Dans sa chorégraphie, John Neumeier fait siens les sentiments exprimés par le compositeur en illustrant de façon plus ou moins littérale chacun des poèmes. Pour ceux qui ont apprécié la 3ème Symphonie de Mahler de John Neumeier, ils seront en terrain familier. John Neumeier utilise à nouveau le principe du narrateur (Florian Magnenet), sorte d’alter ego du compositeur et du chorégraphe, tantôt acteur central de la chorégraphie, tantôt simple spectateur sur le côté de la scène. Ce narrateur est accompagné tout au long de son parcours par une présence surnaturelle (Dorothée Gilbert), son âme ou un être aimé trop tôt disparu, et un double, un ami ou une projection de lui-même plus jeune et plus audacieux (Vincent Chaillet).
Il faut sans doute être soi-même d’humeur contemplative pour entrer dans l’univers quelque peu austère du ballet, au rythme lancinant par instants, à la scénographie minimaliste japonisante (jeux de lumière sur fond de formes géométriques qui évoluent au fil des chants) et aux costumes neutres (longues robes fluides pour les ballerines, jean – t shirt ou pourpoint nacré sans manches pour les danseurs). Est-ce pour rallonger artificiellement la durée du spectacle ou pour permettre aux spectateurs de se débarrasser du stress et de l’agitation frénétique de la ville qu’un prologue sur une version pour piano du 6ème chant a été ajouté? C’est un peu dommage car ce prologue nous prive de l’impression profonde qu’aurait produit une entrée en matière sur les sonorités inquiétantes du « Chant à boire de la Douleur de la Terre ». Sur les deux premiers chants, malgré la beauté des ensembles et la plastique parfaite des interprètes, la chorégraphie et la musique ne font pas qu’un (contrairement à la 3ème Symphonie) et les danseurs ne semblent pas encore totalement familiarisés avec cette musique si complexe. La création mériterait encore quelques ajustements.
Les quatre derniers chants m’ont semblé les plus aboutis. Plus que les 2 solistes vedettes qui n’ont finalement pas tant de matériel que cela, ce sont les autres solistes qui ont attiré mon regard. Léonore Baulac est une apparition mutine et mystérieuse dans “De la Jeunesse” : elle réussit à rendre gracieux et rempli de sens le geste le plus banal. Fabien Revillion a lui aussi parfaitement intégré à sa danse la pensée du chorégraphe. J’ai adoré “L’Ivrogne au Printemps” où Marc Moreau a été brillant (son solo est l’un de mes meilleurs moments de spectatrice depuis le début de la saison).

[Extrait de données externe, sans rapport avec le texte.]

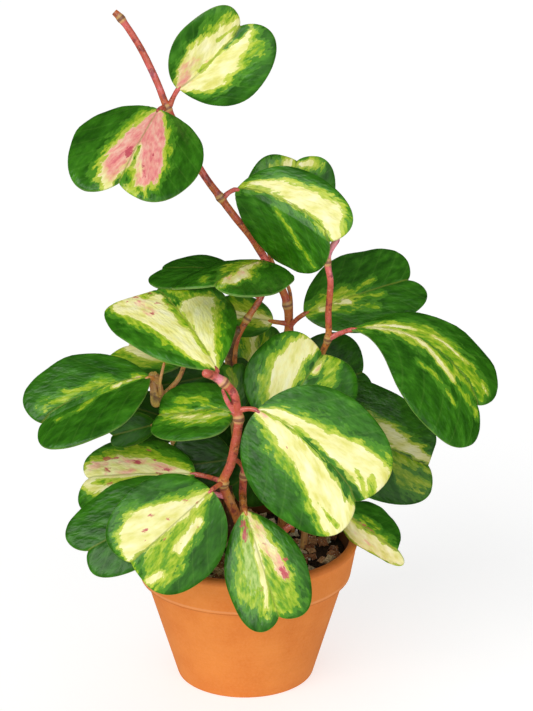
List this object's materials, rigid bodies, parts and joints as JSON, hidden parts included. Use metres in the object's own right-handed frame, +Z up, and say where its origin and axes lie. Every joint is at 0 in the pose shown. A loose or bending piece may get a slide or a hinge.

Dans “De la Beauté”, Sae Eun Park était particulièrement musicale et son duo avec Vincent Chaillet était d’une infinie poésie. Enfin “ l’Adieu ” conclut en beauté la soirée, démonstration du savoir-faire de Neumeier sur les pas de deux , le pas de deux Florian Magnenet – Dorothée Gilbert suivi du pas de deux bouleversant de l’adieu du poète (Florian Magnenet) à son ami (Vincent Chaillet).
Un adieu touchant à plus d’un titre, car il marque également l’adieu de John Neumeier à son compositeur fétiche, avec un ballet, pas aussi puissant que la 3ème Symphonie, sans doute plus personnel et dont l’interprétation devrait s’affiner au fil du temps.